When to use JSON / BSON / MessagePack
If your data changes so often that schemas don't really make sense or the format you use must be self describing, JSON/BSON/MessagePack is a better choice. Although I'd argue that if you can make schemas work you should. Once you can use a format with schemas you save a ton of space in the resulting buffers and performance far better.
Limitations
- Structs and Tuples cannot have more than 255 items.
- Lists and Maps cannot have more than 2^16 (~64k) items.
- You cannot nest more than 255 levels deep.
- Struct field names cannot be longer than 255 UTF8 bytes.
- Enum/Option types are limited to 255 options and each option cannot be more than 255 UTF8 Bytes.
- Map keys cannot be larger than 255 UTF8 bytes.
- Buffers cannot be larger than 2^32 bytes or ~4GB.
Unsafe
This library makes use of unsafe
to get better performance.

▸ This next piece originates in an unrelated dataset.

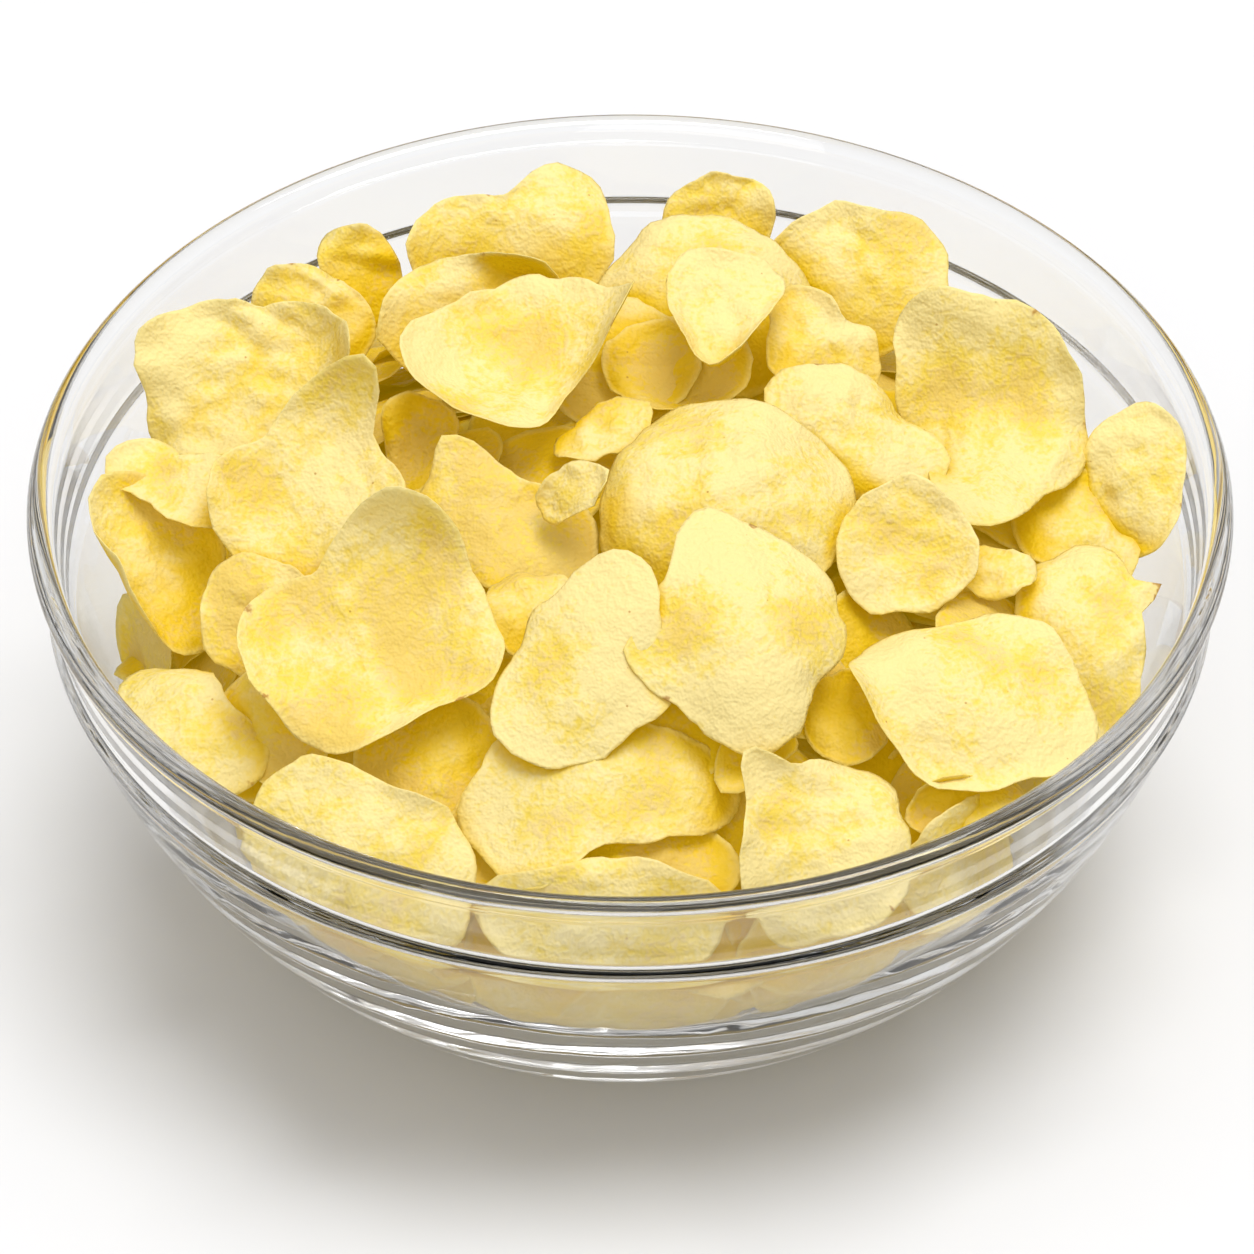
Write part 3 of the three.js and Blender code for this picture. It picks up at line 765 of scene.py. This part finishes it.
# ---- the middle of the heap ----
# Broken and small crisps packed under the rest. Only slivers of it are ever seen, deep in the
# gaps; its strong gold is painted shade, for the light there that has been through many crisps.
CORE = [
    (0, FLOOR + 0.8),
    (50, FLOOR + 1.4),
    (64, 16),
    (79, 34),
    (87, 52),
    (87, 66),
    (75, 78),
    (56, 87),
    (32, 92),
    (0, 94),
]
core_section = eased(CORE, 12, 6)
core_points, core_faces = turned_mesh(core_section, 96)
core_points = np.array(core_points)
way = np.arctan2(core_points[:, 1], core_points[:, 0])
rumple = 0.02 * np.sin(3 * way + 1) + 0.02 * np.sin(11 * way + core_points[:, 2] * 0.3)
rumple += 0.015 * np.sin(19 * way - core_points[:, 2] * 0.5)
core_points[:, :2] *= (1 + rumple)[:, None]

core_skin = Recipe("broken_crisps")
place = core_skin.node("ShaderNodeTexCoord").out("Object")
shards = core_skin.node(
    "ShaderNodeTexVoronoi",
    {"feature": "F1"},
    {"Vector": place, "Scale": 1 / (9 * MM), "Randomness": 1.0},
)
crumbs = core_skin.noise(place, 3, detail=4.0)
core_skin.node(
    "ShaderNodeOutputMaterial",
    None,
    {
        "Surface": core_skin.node(
            "ShaderNodeBsdfPrincipled",
            None,
            {
                # Painted shade: the colour runs from gold to the deep gold of the shaded gaps.
                "Base Color": core_skin.blend(crumbs.rise(0.35, 0.65), GOLDEN, PAINTED_SHADE_GOLD),
                "Specular IOR Level": 0.1,
                "Roughness": crumbs * 0.3 + 0.5,
                "Normal": core_skin.node(
                    "ShaderNodeBump",
                    None,
                    {"Strength": 1.0, "Distance": MM, "Height": shards * 3 + crumbs},
                ),
            },
        )
    },
)
core = mesh_piece("heap_core", core_points, core_faces, core_skin.material)
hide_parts("crisps")

# ---- the light in the heap ----
# Painted shade: light that reaches the crisps low in the heap has come through others or off
# their faces, so the deeper a face lies, the stronger the gold painted into its colour and the
# faint gold glow painted on it. Each point's share of painted shade is the share of the ways out
# from it that other crisps close off.
SIGHT = 45
LOOKS = 8
layers = (crisps_piece_large, crisps_piece_small, crisps_beneath)
heap = surfaces_of([*layers, core])
chance = np.random.RandomState(3)
for piece in layers:
    painted_shade = np.zeros(len(piece.data.vertices))
    for number, corner in enumerate(piece.data.vertices):
        start = corner.co + corner.normal * (0.5 * MM)
        for way in chance.normal(size=(LOOKS, 3)):
            way = corner.normal * 1.1 + Vector(way).normalized()
            painted_shade[number] += way.z < -0.3 or heap.ray_cast(start, way, SIGHT * MM)[0] is not None
    painted_shade /= LOOKS
    links = np.array([edge.vertices for edge in piece.data.edges])
    joined = np.bincount(links.ravel(), minlength=len(painted_shade))
    for _ in range(6):
        total = np.bincount(links[:, 0], painted_shade[links[:, 1]], len(painted_shade))
        total += np.bincount(links[:, 1], painted_shade[links[:, 0]], len(painted_shade))
        painted_shade = 0.5 * painted_shade + 0.5 * total / joined
    layer = piece.data.attributes.new("painted_heap_shade", "FLOAT", "POINT")
    layer.data.foreach_set("value", painted_shade.astype(np.float32))

# ---- the table ----
# A plain white sheet, greyer far from the bowl, where it darkens the edges of the glass. It
# isn't part of the object.
TABLE_HALF = 4000
table_skin = Recipe("white_table")
place = table_skin.node("ShaderNodeTexCoord").out("Object")
table_grain = table_skin.noise(place, 60, detail=2.0)
distance = table_skin.node("ShaderNodeVectorMath", {"operation": "LENGTH"}, {0: place})
far = distance.out("Value").rise(0.45, 0.95)
table_skin.node(
    "ShaderNodeOutputMaterial",
    None,
    {
        "Surface": table_skin.node(
            "ShaderNodeBsdfPrincipled",
            None,
            {
                "Base Color": table_skin.blend(far, (0.69, 0.69, 0.7, 1), (0.3, 0.3, 0.3, 1)),
                "Roughness": table_grain * 0.05 + 0.6,
                "Specular IOR Level": 0.2,
            },
        )
    },
)
table_mesh = bpy.data.meshes.new("table")
corner = TABLE_HALF * MM
table_mesh.from_pydata(
    [(-corner, -corner, 0), (corner, -corner, 0), (corner, corner, 0), (-corner, corner, 0)],
    [],
    [(0, 1, 2, 3)],
)
table_mesh.materials.append(table_skin.material)
table = bpy.data.objects.new("table", table_mesh)
table.location.z = -0.0002
bpy.context.scene.collection.objects.link(table)

# ---- the light ----
# A white room, darker low down, gives the glass its grey edges. A wide soft lamp hangs high
# over the right side, and a weaker one stands at the diner's side, a little to the left.
# How bright the room is at each height, from the horizon, 0, to overhead, 1.
ROOM_GREYS = [(0.0, 0.05), (0.04, 0.05), (0.24, 0.08), (0.38, 1.0), (0.8, 0.85), (1.0, 0.85)]
ROOM_LIGHT = 0.88

room = bpy.data.worlds.new("white_room")
room.use_nodes = True
bpy.context.scene.world = room
tree = room.node_tree
tree.nodes.clear()
ways = tree.nodes.new("ShaderNodeTexCoord")
split = tree.nodes.new("ShaderNodeSeparateXYZ")
tree.links.new(ways.outputs["Generated"], split.inputs[0])
ramp = tree.nodes.new("ShaderNodeValToRGB")
stops = ramp.color_ramp.elements
for count, (place, grey) in enumerate(ROOM_GREYS):
    stop = stops[count] if count < len(stops) else stops.new(place)
    stop.position = place
    stop.color = (grey, grey, grey, 1)
tree.links.new(split.outputs["Z"], ramp.inputs[0])
sky = tree.nodes.new("ShaderNodeBackground")
sky.inputs["Strength"].default_value = ROOM_LIGHT
tree.links.new(ramp.outputs[0], sky.inputs["Color"])
shown = tree.nodes.new("ShaderNodeOutputWorld")
tree.links.new(sky.outputs[0], shown.inputs[0])


def lamp(name, place, size, power):
    """A square soft lamp that faces the middle of the bowl; place in millimetres."""
    light = bpy.data.lights.new(name, "AREA")
    light.size = size * MM
    light.energy = power
    holder = bpy.data.objects.new(name, light)
    holder.location = [value * MM for value in place]
    away = holder.location.copy()
    away.z -= 60 * MM
    holder.rotation_euler = away.to_track_quat("Z", "Y").to_euler()
    bpy.context.scene.collection.objects.link(holder)


lamp("high_right", (450, 200, 2900), 1600, 66)
lamp("front_fill", (-500, -1800, 1500), 1500, 10)

bpy.context.scene.view_settings.view_transform = "Standard"

# Light turns many times inside a thick glass wall before it gets out.
TURNS_IN_GLASS = 24
# Light that strays from crisp to crisp is spent after a few turns.
TURNS_AMONG_CRISPS = 2
tracer = bpy.context.scene.cycles
tracer.max_bounces = TURNS_IN_GLASS
tracer.diffuse_bounces = TURNS_AMONG_CRISPS
tracer.transmission_bounces = TURNS_IN_GLASS
tracer.glossy_bounces = TURNS_IN_GLASS
tracer.transparent_max_bounces = 16
tracer.debug_use_spatial_splits = True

Generally speaking, it's not possible to have a high performance serialization library without unsafe
. It is only used where performance improvements are significant and additional checks are performed so that the worst case for any unsafe
block is it leads to junk data in a buffer.
MIT License
Copyright (c) 2021 Scott Lott
Permission is hereby granted, free of charge, to any person obtaining a copy of this software and associated documentation files (the "Software"), to deal in the Software without restriction, including without limitation the rights to use, copy, modify, merge, publish, distribute, sublicense, and/or sell copies of the Software, and to permit persons to whom the Software is furnished to do so, subject to the following conditions:
The above copyright notice and this permission notice shall be included in all copies or substantial portions of the Software.
THE SOFTWARE IS PROVIDED "AS IS", WITHOUT WARRANTY OF ANY KIND, EXPRESS OR IMPLIED, INCLUDING BUT NOT LIMITED TO THE WARRANTIES OF MERCHANTABILITY, FITNESS FOR A PARTICULAR PURPOSE AND NONINFRINGEMENT. IN NO EVENT SHALL THE AUTHORS OR COPYRIGHT HOLDERS BE LIABLE FOR ANY CLAIM, DAMAGES OR OTHER LIABILITY, WHETHER IN AN ACTION OF CONTRACT, TORT OR OTHERWISE, ARISING FROM, OUT OF OR IN CONNECTION WITH THE SOFTWARE OR THE USE OR OTHER DEALINGS IN THE SOFTWARE.